What to do: Restate the opening lines of the material below word for word, stopping after the line that contains "const rampSteps = 4;".

[Start of Collected data]

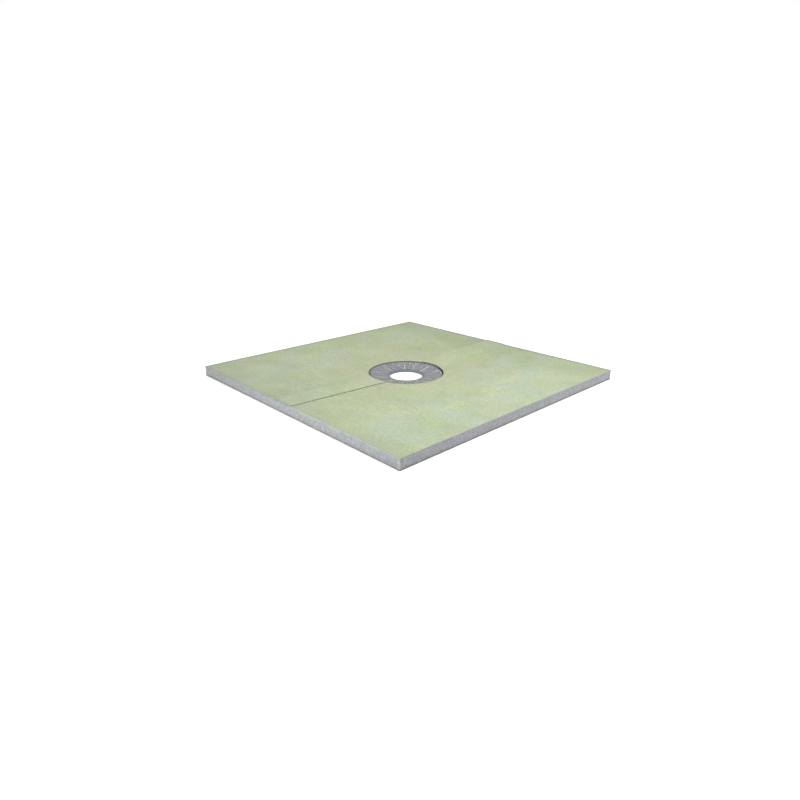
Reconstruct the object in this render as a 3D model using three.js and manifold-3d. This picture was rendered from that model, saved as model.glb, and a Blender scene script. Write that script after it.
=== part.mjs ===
// Tileable shower tray: a square board of rigid foam, dished towards a round drain recess in
// its middle. Two thin facing sheets, whose inner edges lap over each other, cover the dish,
// and a third one covers the flat underside.
// Millimetres, +Z up. The origin is the middle of the underside.

import * as THREE from 'three';
import { mergeVertices } from 'three/addons/utils/BufferGeometryUtils.js';
import Module from 'manifold-3d';

const wasm = await Module();
wasm.setup();

// Overall sizes of the finished tray
const traySide = 900;
const edgeHeight = 30;
const fall = 12;

// Facing sheets
const sheetThickness = 1.5;
const bedGap = 0.3;
const backSheetEdge = 31.5;
const frontSheetEdge = 41;
const lapWidth = 60;
const rampWidth = 30;

// Drain recess and the hole through its floor
const recessRadius = 118;
const recessDepth = 4;
const recessWallRun = 3;
const recessFloorFall = 6.7;
const holeRadius = 53;

// Steps of the curved surfaces
const cellSize = 45;
const roundSteps = 96;
const lapSteps = 2;
const rampSteps = 4;

// Colours and finishes
const foamFinish = { color: 0xa3a3ad, roughness: 0.95, metalness: 0 };
const backSheetFinish = { color: 0xb9c4a2, roughness: 0.9, metalness: 0 };
const frontSheetFinish = { color: 0xc3cdaf, roughness: 0.9, metalness: 0 };
const undersideSheetFinish = { color: 0xaeb996, roughness: 0.9, metalness: 0 };

const halfSide = traySide / 2;
const sheetStep = sheetThickness + bedGap;
const sideCells = Math.round(halfSide / cellSize);
const cutMargin = edgeHeight;

// How far a point lies from the middle, along curves that are round at the drain and grow
// square towards the tray's edge, so that the dish has no valley lines.
function squaredDistance(x, y) {
  return Math.sqrt(Math.max(0, x * x + y * y - (x * y / halfSide) ** 2));
}

// Height of the finished surface: level round the edge, with an even fall to the recess rim.
function finishedHeight(x, y) {
  return edgeHeight - fall * (halfSide - squaredDistance(x, y)) / (halfSide - recessRadius);
}

function foamHeight(x, y) {
  return finishedHeight(x, y) - sheetStep;
}

// A closed slab on a grid of columns and rows. place(column, row, upper) gives each corner.
function slab(columns, rows, place) {
  const box = new THREE.BoxGeometry(columns, rows, 1, columns, rows, 1);
  const corners = box.attributes.position;
  for (let i = 0; i < corners.count; i += 1) {
    const column = Math.round(corners.getX(i) + columns / 2);
    const row = Math.round(corners.getY(i) + rows / 2);
    const [x, y, z] = place(column, row, corners.getZ(i) > 0);
    corners.setXYZ(i, x, y, z);
  }
  return toSolid(box);
}

function toSolid(geometry) {
  geometry.deleteAttribute('normal');
  geometry.deleteAttribute('uv');
  const merged = mergeVertices(geometry, 1e-4);
  return new wasm.Manifold(new wasm.Mesh({
    numProp: 3,
    vertProperties: new Float32Array(merged.attributes.position.array),
    triVerts: new Uint32Array(merged.index.array),
  }));
}

// A turned solid from [radius, height] points that start and end on the axis, lowest first.
function turned(points) {
  const lathe = new THREE.LatheGeometry(points.map(([r, z]) => new THREE.Vector2(r, z)), roundSteps);
  lathe.rotateX(Math.PI / 2);
  return toSolid(lathe);
}

function toMesh(name, solid, finish) {
  const cut = solid.getMesh();
  const geometry = new THREE.BufferGeometry();
  geometry.setAttribute('position', new THREE.BufferAttribute(new Float32Array(cut.vertProperties), 3));
  geometry.setIndex(new THREE.BufferAttribute(new Uint32Array(cut.triVerts), 1));
  geometry.computeVertexNormals();
  const mesh = new THREE.Mesh(geometry, new THREE.MeshStandardMaterial(finish));
  mesh.name = name;
  return mesh;
}

// Foam board: flat underneath, upright cut sides, dished top. The drain recess is milled in,
// with a short slanting wall and a sloping floor, and the hole is bored through.
function foamBoard() {
  const rimHeight = edgeHeight - fall;
  const floorAtRim = rimHeight - recessDepth;
  const cells = 2 * sideCells;
  const board = slab(cells, cells, (column, row, upper) => {
    const x = (column / sideCells - 1) * halfSide;
    const y = (row / sideCells - 1) * halfSide;
    return [x, y, upper ? foamHeight(x, y) : sheetStep];
  });
  const recess = turned([
    [0, -cutMargin],
    [holeRadius, -cutMargin],
    [holeRadius, floorAtRim - recessFloorFall],
    [recessRadius - recessWallRun, floorAtRim],
    [recessRadius, rimHeight - sheetStep],
    [recessRadius, edgeHeight + cutMargin],
    [0, edgeHeight + cutMargin],
  ]);
  return toMesh('foam_board', board.subtract(recess), foamFinish);
}

function steps(from, to, count) {
  return Array.from({ length: count }, (_, i) => from + (to - from) * (i + 1) / count);
}

// Facing sheet, drawn as the back one. Left of the drain it lies over the other sheet: its
// edge shows overEdge in front of the centreline, and past the other's hidden edge it ramps
// down onto the foam. Right of the drain its own edge is hidden, one lap width behind the
// other sheet's edge, which shows otherEdge beyond the centreline. Both change over inside
// the cut-out for the drain.
function facingSheet(overEdge, otherEdge) {
  const rampStart = lapWidth - overEdge + bedGap;
  const rampEnd = rampStart + rampWidth;
  const plainSteps = Math.round((halfSide - rampEnd) / cellSize);
  const overRows = [
    -overEdge,
    ...steps(-overEdge, rampStart, lapSteps),
    ...steps(rampStart, rampEnd, rampSteps),
    ...steps(rampEnd, halfSide, plainSteps),
  ];
  const rows = overRows.length - 1;
  const hiddenEdge = otherEdge - lapWidth;
  const underRows = [hiddenEdge, ...steps(hiddenEdge, halfSide, rows)];

  function lift(y) {
    const down = THREE.MathUtils.clamp((y - rampStart) / rampWidth, 0, 1);
    return sheetStep * (1 + Math.cos(Math.PI * down)) / 2;
  }

  const sheet = slab(2 * sideCells, rows, (column, row, upper) => {
    const x = (column / sideCells - 1) * halfSide;
    const over = x < 0;
    const y = over ? overRows[row] : underRows[row];
    const underside = foamHeight(x, y) + bedGap + (over ? lift(y) : 0);
    return [x, y, upper ? underside + sheetThickness : underside];
  });
  const cutOut = turned([
    [0, -cutMargin],
    [recessRadius, -cutMargin],
    [recessRadius, edgeHeight + cutMargin],
    [0, edgeHeight + cutMargin],
  ]);
  return sheet.subtract(cutOut);
}

// Facing sheet on the underside: flat, as wide as the tray, with the drain hole cut through.
function undersideSheet() {
  const outline = new THREE.Shape();
  outline.moveTo(-halfSide, -halfSide);
  outline.lineTo(halfSide, -halfSide);
  outline.lineTo(halfSide, halfSide);
  outline.lineTo(-halfSide, halfSide);
  outline.closePath();
  const hole = new THREE.Path();
  hole.absarc(0, 0, holeRadius, 0, 2 * Math.PI, false);
  outline.holes.push(hole);
  const sheet = new THREE.ExtrudeGeometry(outline, {
    depth: sheetThickness,
    curveSegments: roundSteps,
    bevelEnabled: false,
  });
  return toMesh('facing_sheet_underside', toSolid(sheet), undersideSheetFinish);
}

const backSheet = toMesh('facing_sheet_back', facingSheet(backSheetEdge, frontSheetEdge), backSheetFinish);

const frontSheet = toMesh('facing_sheet_front', facingSheet(frontSheetEdge, backSheetEdge), frontSheetFinish);
frontSheet.rotation.z = Math.PI;

const tray = new THREE.Group();
tray.add(foamBoard(), backSheet, frontSheet, undersideSheet());

export default tray;
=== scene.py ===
import math

import bpy
import numpy as np
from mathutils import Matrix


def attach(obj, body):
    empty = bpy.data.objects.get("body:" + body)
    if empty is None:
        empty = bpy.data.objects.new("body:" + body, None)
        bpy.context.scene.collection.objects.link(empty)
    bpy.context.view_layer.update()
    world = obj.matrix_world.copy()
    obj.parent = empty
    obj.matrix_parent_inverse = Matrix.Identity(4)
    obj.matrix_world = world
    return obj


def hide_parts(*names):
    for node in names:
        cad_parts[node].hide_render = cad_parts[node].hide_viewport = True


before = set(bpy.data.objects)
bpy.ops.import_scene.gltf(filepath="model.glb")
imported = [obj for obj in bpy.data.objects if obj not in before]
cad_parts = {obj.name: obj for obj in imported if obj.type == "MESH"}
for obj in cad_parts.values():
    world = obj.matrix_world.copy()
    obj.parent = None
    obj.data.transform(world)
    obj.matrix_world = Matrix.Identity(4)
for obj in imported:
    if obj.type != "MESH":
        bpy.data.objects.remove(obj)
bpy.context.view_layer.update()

MM = 0.001


# Sizes read from the frame, in metres

def corner_points(node_name):
    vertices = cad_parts[node_name].data.vertices
    points = np.empty(len(vertices) * 3)
    vertices.foreach_get("co", points)
    return points.reshape(-1, 3)


foam_points = corner_points("foam_board")
back_points = corner_points("facing_sheet_back")
front_points = corner_points("facing_sheet_front")
underside_points = corner_points("facing_sheet_underside")
foam_radii = np.hypot(foam_points[:, 0], foam_points[:, 1])
back_radii = np.hypot(back_points[:, 0], back_points[:, 1])

# Points closer together than this are taken as one place.
TOUCH = 0.2 * MM
HALF_SIDE = foam_points[:, 0].max()
SHEET = underside_points[:, 2].max()
FOAM_EDGE = foam_points[:, 2].max()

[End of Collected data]

Written response:
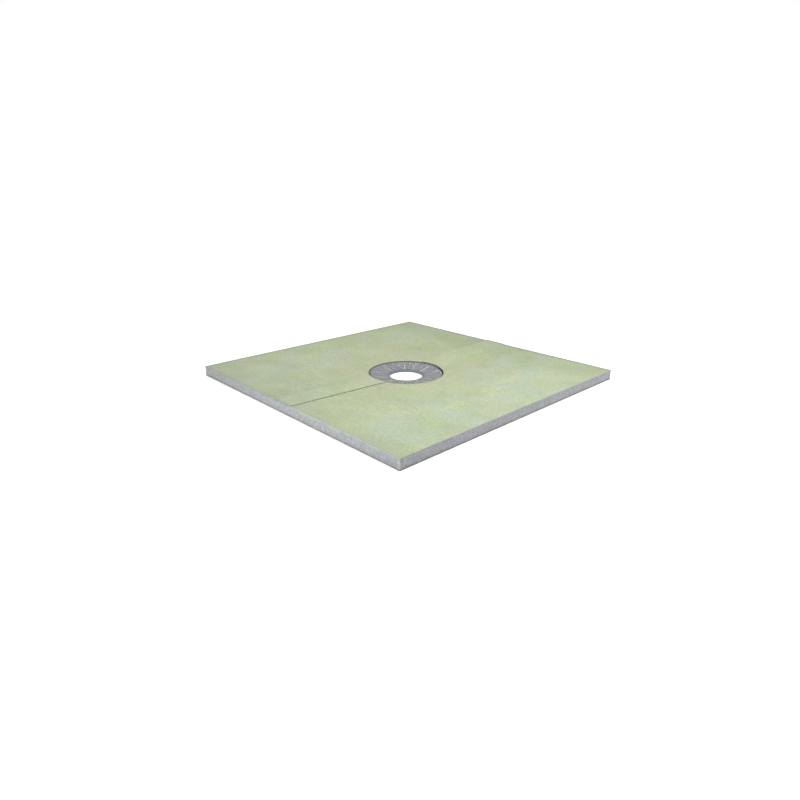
Reconstruct the object in this render as a 3D model using three.js and manifold-3d. This picture was rendered from that model, saved as model.glb, and a Blender scene script. Write that script after it.
=== part.mjs ===
// Tileable shower tray: a square board of rigid foam, dished towards a round drain recess in
// its middle. Two thin facing sheets, whose inner edges lap over each other, cover the dish,
// and a third one covers the flat underside.
// Millimetres, +Z up. The origin is the middle of the underside.

import * as THREE from 'three';
import { mergeVertices } from 'three/addons/utils/BufferGeometryUtils.js';
import Module from 'manifold-3d';

const wasm = await Module();
wasm.setup();

// Overall sizes of the finished tray
const traySide = 900;
const edgeHeight = 30;
const fall = 12;

// Facing sheets
const sheetThickness = 1.5;
const bedGap = 0.3;
const backSheetEdge = 31.5;
const frontSheetEdge = 41;
const lapWidth = 60;
const rampWidth = 30;

// Drain recess and the hole through its floor
const recessRadius = 118;
const recessDepth = 4;
const recessWallRun = 3;
const recessFloorFall = 6.7;
const holeRadius = 53;

// Steps of the curved surfaces
const cellSize = 45;
const roundSteps = 96;
const lapSteps = 2;
const rampSteps = 4;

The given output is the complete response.